■ **Stored data**
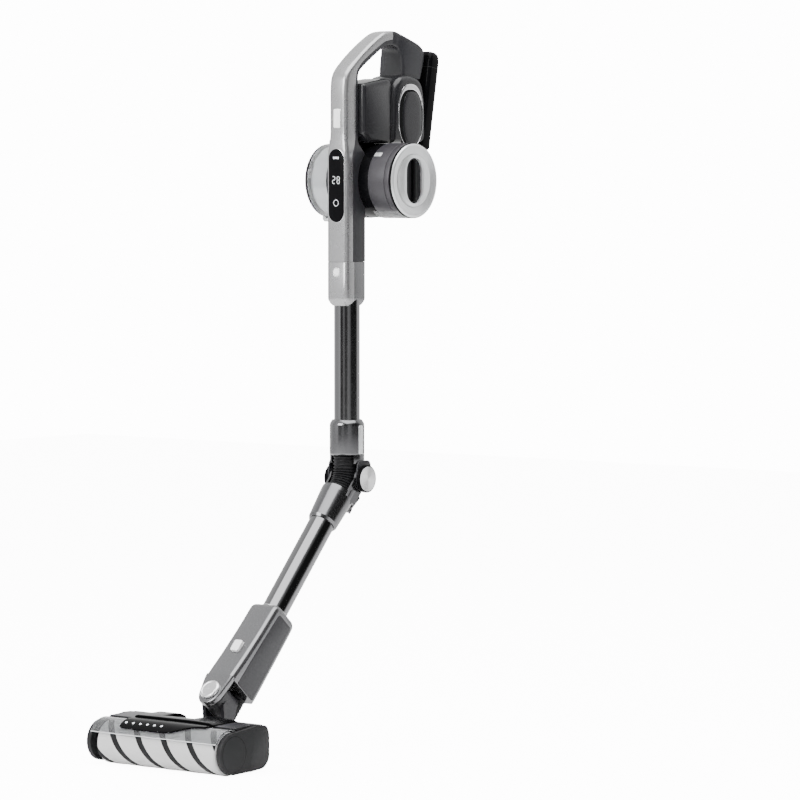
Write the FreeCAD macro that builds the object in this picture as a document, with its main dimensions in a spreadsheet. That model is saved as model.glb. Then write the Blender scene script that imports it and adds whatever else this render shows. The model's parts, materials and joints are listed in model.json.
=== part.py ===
import FreeCAD, Part
import math
import os
import re
import Sketcher

# Cordless stick vacuum, bent at its elbow and standing on its roller. Millimetres, +Z up.
# The front, with the display and the roller, faces -Y. X = 0 is the plane of symmetry of the
# wand. The origin is on the floor under the middle of the whole machine.

V = FreeCAD.Vector
doc = FreeCAD.newDocument("StickVacuum")
sheet = doc.addObject("Spreadsheet::Sheet", "Sizes")

# alias, value, what it is
SIZES = [
    # overall layout; Y of the hand unit and the head is measured from the upper tube's axis
    ("stick_y", 121.5, "upper tube axis behind the origin"),
    ("pivot_z", 380, "elbow pivot above the floor"),
    ("pivot_back", 7, "elbow pivot behind both tube axes"),
    ("bend", 42, "elbow bend in degrees as drawn"),
    ("fit", 0.3, "clearance between moving bodies"),
    ("wall", 2.2, "moulded wall"),
    # wand
    ("tube_r", 18.8, "tube outside radius"),
    ("tube_wall", 1.6, "tube wall"),
    ("collar_base", 251, "collar underside above the pivot"),
    ("collar_len", 64, "collar length with its bevel"),
    ("elbow_top", 86, "upper elbow housing top above the pivot"),
    ("elbow_r", 25.5, "upper elbow housing radius"),
    ("lower_top", 34, "lower elbow housing top below the pivot"),
    ("lower_end", 90, "lower elbow housing end below the pivot"),
    ("lower_r_top", 25, "lower elbow housing radius at the top"),
    ("lower_r_end", 22.2, "lower elbow housing radius at its end"),
    ("ear_in", 21.6, "inner face of the lower ears from the middle"),
    ("ear_t", 3, "ear thickness"),
    ("knob_r", 20, "pivot knob radius"),
    ("pin_r", 5, "stub pin radius"),
    ("tube2_end", 268, "lower tube end below the pivot"),
    ("conn_top", 252, "connector top below the pivot"),
    ("conn_end", 392, "connector barrel end below the pivot"),
    ("conn_back", 28, "connector depth behind the tube axis"),
    ("conn_front", 25, "connector depth in front of the axis at the top"),
    ("conn_flare", 38, "connector depth in front of the axis at its end"),
    ("conn_w", 50, "connector width"),
    ("swivel_at", 416, "swivel axis below the pivot"),
    # hand unit
    ("spine_w", 38, "spine width at the display"),
    ("bar_w", 31, "spine width above the power button and in the loop"),
    ("spine_front", 24, "spine front before the tube axis"),
    ("seam_y", 9, "seam between silver and dark before the axis"),
    ("spine_back", 20.5, "spine back behind the axis"),
    ("bar_front", 22, "upper bar front before the axis"),
    ("bar_seam", 2, "upper bar seam behind the axis"),
    ("bar_back", 8, "upper bar back behind the axis"),
    ("hand_base", 695, "underside of the hand unit"),
    ("shoulder_z", 862, "where the spine narrows"),
    ("hole_z", 960, "floor of the hand hole, top of the body"),
    ("body_half", 27, "half width of the body"),
    ("leg_front", 102, "front of the rear leg"),
    ("leg_back", 145, "back of the rear leg"),
    ("leg_half", 23, "half width of the rear leg"),
    # drum
    ("drum_y", 56, "drum axis behind the tube axis"),
    ("drum_z", 812, "drum axis above the floor"),
    ("drum_r", 54.5, "drum radius"),
    ("drum_half", 76, "half length of the drum without caps"),
    ("cap_t", 6, "end cap thickness"),
    ("window_h", 11, "height of the clear strip under the drum"),
    ("motor_r", 30, "motor radius"),
    ("shaft_r", 2.5, "motor shaft radius"),
    # display, buttons
    ("lens_w", 28, "display width"),
    ("lens_len", 106, "display length"),
    ("lens_z", 805, "display centre above the floor"),
    ("lens_t", 2.4, "display lens thickness"),
    ("power_z", 902, "power button centre above the floor"),
    ("power_w", 13, "power button width"),
    ("power_len", 28, "power button length"),
    ("round_r", 6, "round release button radius"),
    ("round_z", 680, "round release button above the floor"),
    ("press", 2, "release button travel"),
    # oval panels
    ("oval_y", 117.5, "panel centre behind the axis"),
    ("oval_z", 911, "panel centre above the floor"),
    ("oval_w", 42, "panel width"),
    ("oval_len", 86, "panel length"),
    ("trim_w", 2.2, "bright trim width"),
    # battery
    ("pack_y", 149, "battery foot, middle of its thickness, behind the axis"),
    ("pack_z", 858, "battery foot above the floor"),
    ("pack_len", 146, "battery length"),
    ("pack_t", 27, "battery thickness"),
    ("pack_w", 60, "battery width"),
    ("socket_r", 2.75, "charging socket bore radius"),
    ("pack_lean", 10, "battery lean in degrees"),
    ("cell_r", 9.2, "cell radius"),
    ("cell_len", 65, "cell length"),
    # neck and floor head; the head's Y is measured from its pitch axis
    ("hub_r", 20, "yoke hub radius"),
    ("swivel_r", 7, "swivel pin radius"),
    ("eye_y", 9.8, "pitch eye behind the swivel axis, across the wand"),
    ("eye_z", 31, "pitch eye beyond the swivel axis, along the wand"),
    ("eye_r", 9, "pitch eye radius"),
    ("arm_in", 14, "inner face of the yoke arms"),
    ("arm_out", 20, "outer face of the yoke arms"),
    ("pitch_z", 46, "pitch axis above the floor"),
    ("head_half", 123.5, "half width of the floor head"),
    ("end_t", 8, "end plate thickness"),
    ("roller_y", 107, "roller axis before the pitch axis"),
    ("roller_r", 30.5, "roller radius with its pile"),
    ("core_r", 22, "roller core radius"),
    ("gap", 1.2, "air gap between roller and visor"),
    ("head_back", 32, "back of the head before the pitch axis"),
    ("head_top", 66, "top of the head"),
    ("hump_l", 66, "raised cover to the left"),
    ("hump_r", 78, "raised cover to the right"),
    ("pulley_r", 8, "belt pulley radius"),
    ("belt_t", 1.6, "belt thickness"),
    ("motor_y", 52, "head motor axis before the pitch axis"),
    ("wheel_r", 10, "rear wheel radius"),
    ("wheel_x", 48, "rear wheel from the middle"),
]
for row, (alias, number, note) in enumerate(SIZES, 1):
    sheet.set("A%d" % row, note)
    sheet.set("B%d" % row, str(number))
    sheet.setAlias("B%d" % row, alias)
doc.recompute()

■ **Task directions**
Quote the material exactly, leaving nothing out.

■ **Response to this exercise**
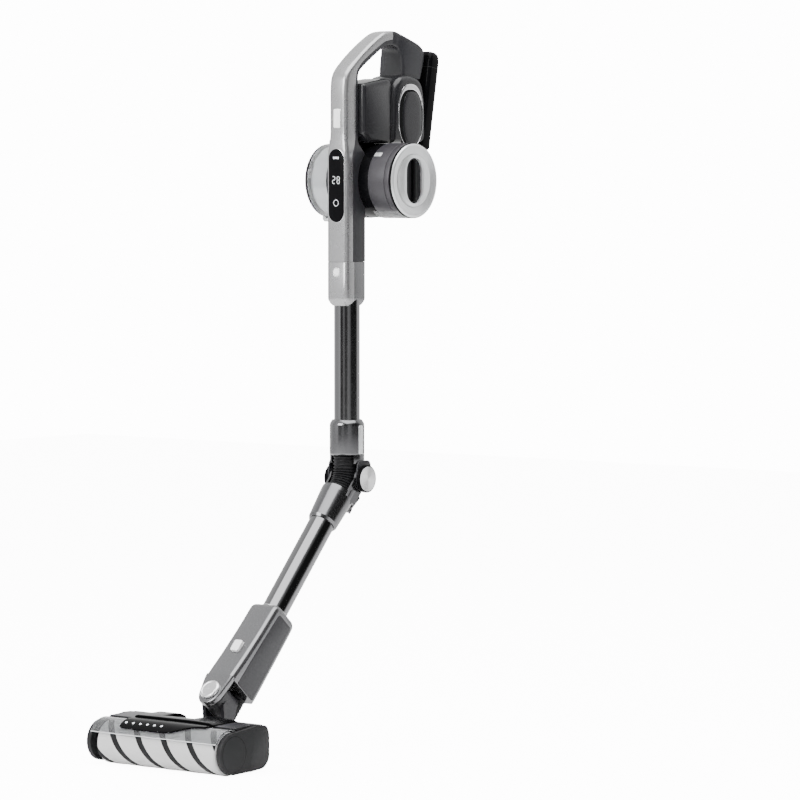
Write the FreeCAD macro that builds the object in this picture as a document, with its main dimensions in a spreadsheet. That model is saved as model.glb. Then write the Blender scene script that imports it and adds whatever else this render shows. The model's parts, materials and joints are listed in model.json.
=== part.py ===
import FreeCAD, Part
import math
import os
import re
import Sketcher

# Cordless stick vacuum, bent at its elbow and standing on its roller. Millimetres, +Z up.
# The front, with the display and the roller, faces -Y. X = 0 is the plane of symmetry of the
# wand. The origin is on the floor under the middle of the whole machine.

V = FreeCAD.Vector
doc = FreeCAD.newDocument("StickVacuum")
sheet = doc.addObject("Spreadsheet::Sheet", "Sizes")

# alias, value, what it is
SIZES = [
    # overall layout; Y of the hand unit and the head is measured from the upper tube's axis
    ("stick_y", 121.5, "upper tube axis behind the origin"),
    ("pivot_z", 380, "elbow pivot above the floor"),
    ("pivot_back", 7, "elbow pivot behind both tube axes"),
    ("bend", 42, "elbow bend in degrees as drawn"),
    ("fit", 0.3, "clearance between moving bodies"),
    ("wall", 2.2, "moulded wall"),
    # wand
    ("tube_r", 18.8, "tube outside radius"),
    ("tube_wall", 1.6, "tube wall"),
    ("collar_base", 251, "collar underside above the pivot"),
    ("collar_len", 64, "collar length with its bevel"),
    ("elbow_top", 86, "upper elbow housing top above the pivot"),
    ("elbow_r", 25.5, "upper elbow housing radius"),
    ("lower_top", 34, "lower elbow housing top below the pivot"),
    ("lower_end", 90, "lower elbow housing end below the pivot"),
    ("lower_r_top", 25, "lower elbow housing radius at the top"),
    ("lower_r_end", 22.2, "lower elbow housing radius at its end"),
    ("ear_in", 21.6, "inner face of the lower ears from the middle"),
    ("ear_t", 3, "ear thickness"),
    ("knob_r", 20, "pivot knob radius"),
    ("pin_r", 5, "stub pin radius"),
    ("tube2_end", 268, "lower tube end below the pivot"),
    ("conn_top", 252, "connector top below the pivot"),
    ("conn_end", 392, "connector barrel end below the pivot"),
    ("conn_back", 28, "connector depth behind the tube axis"),
    ("conn_front", 25, "connector depth in front of the axis at the top"),
    ("conn_flare", 38, "connector depth in front of the axis at its end"),
    ("conn_w", 50, "connector width"),
    ("swivel_at", 416, "swivel axis below the pivot"),
    # hand unit
    ("spine_w", 38, "spine width at the display"),
    ("bar_w", 31, "spine width above the power button and in the loop"),
    ("spine_front", 24, "spine front before the tube axis"),
    ("seam_y", 9, "seam between silver and dark before the axis"),
    ("spine_back", 20.5, "spine back behind the axis"),
    ("bar_front", 22, "upper bar front before the axis"),
    ("bar_seam", 2, "upper bar seam behind the axis"),
    ("bar_back", 8, "upper bar back behind the axis"),
    ("hand_base", 695, "underside of the hand unit"),
    ("shoulder_z", 862, "where the spine narrows"),
    ("hole_z", 960, "floor of the hand hole, top of the body"),
    ("body_half", 27, "half width of the body"),
    ("leg_front", 102, "front of the rear leg"),
    ("leg_back", 145, "back of the rear leg"),
    ("leg_half", 23, "half width of the rear leg"),
    # drum
    ("drum_y", 56, "drum axis behind the tube axis"),
    ("drum_z", 812, "drum axis above the floor"),
    ("drum_r", 54.5, "drum radius"),
    ("drum_half", 76, "half length of the drum without caps"),
    ("cap_t", 6, "end cap thickness"),
    ("window_h", 11, "height of the clear strip under the drum"),
    ("motor_r", 30, "motor radius"),
    ("shaft_r", 2.5, "motor shaft radius"),
    # display, buttons
    ("lens_w", 28, "display width"),
    ("lens_len", 106, "display length"),
    ("lens_z", 805, "display centre above the floor"),
    ("lens_t", 2.4, "display lens thickness"),
    ("power_z", 902, "power button centre above the floor"),
    ("power_w", 13, "power button width"),
    ("power_len", 28, "power button length"),
    ("round_r", 6, "round release button radius"),
    ("round_z", 680, "round release button above the floor"),
    ("press", 2, "release button travel"),
    # oval panels
    ("oval_y", 117.5, "panel centre behind the axis"),
    ("oval_z", 911, "panel centre above the floor"),
    ("oval_w", 42, "panel width"),
    ("oval_len", 86, "panel length"),
    ("trim_w", 2.2, "bright trim width"),
    # battery
    ("pack_y", 149, "battery foot, middle of its thickness, behind the axis"),
    ("pack_z", 858, "battery foot above the floor"),
    ("pack_len", 146, "battery length"),
    ("pack_t", 27, "battery thickness"),
    ("pack_w", 60, "battery width"),
    ("socket_r", 2.75, "charging socket bore radius"),
    ("pack_lean", 10, "battery lean in degrees"),
    ("cell_r", 9.2, "cell radius"),
    ("cell_len", 65, "cell length"),
    # neck and floor head; the head's Y is measured from its pitch axis
    ("hub_r", 20, "yoke hub radius"),
    ("swivel_r", 7, "swivel pin radius"),
    ("eye_y", 9.8, "pitch eye behind the swivel axis, across the wand"),
    ("eye_z", 31, "pitch eye beyond the swivel axis, along the wand"),
    ("eye_r", 9, "pitch eye radius"),
    ("arm_in", 14, "inner face of the yoke arms"),
    ("arm_out", 20, "outer face of the yoke arms"),
    ("pitch_z", 46, "pitch axis above the floor"),
    ("head_half", 123.5, "half width of the floor head"),
    ("end_t", 8, "end plate thickness"),
    ("roller_y", 107, "roller axis before the pitch axis"),
    ("roller_r", 30.5, "roller radius with its pile"),
    ("core_r", 22, "roller core radius"),
    ("gap", 1.2, "air gap between roller and visor"),
    ("head_back", 32, "back of the head before the pitch axis"),
    ("head_top", 66, "top of the head"),
    ("hump_l", 66, "raised cover to the left"),
    ("hump_r", 78, "raised cover to the right"),
    ("pulley_r", 8, "belt pulley radius"),
    ("belt_t", 1.6, "belt thickness"),
    ("motor_y", 52, "head motor axis before the pitch axis"),
    ("wheel_r", 10, "rear wheel radius"),
    ("wheel_x", 48, "rear wheel from the middle"),
]
for row, (alias, number, note) in enumerate(SIZES, 1):
    sheet.set("A%d" % row, note)
    sheet.set("B%d" % row, str(number))
    sheet.setAlias("B%d" % row, alias)
doc.recompute()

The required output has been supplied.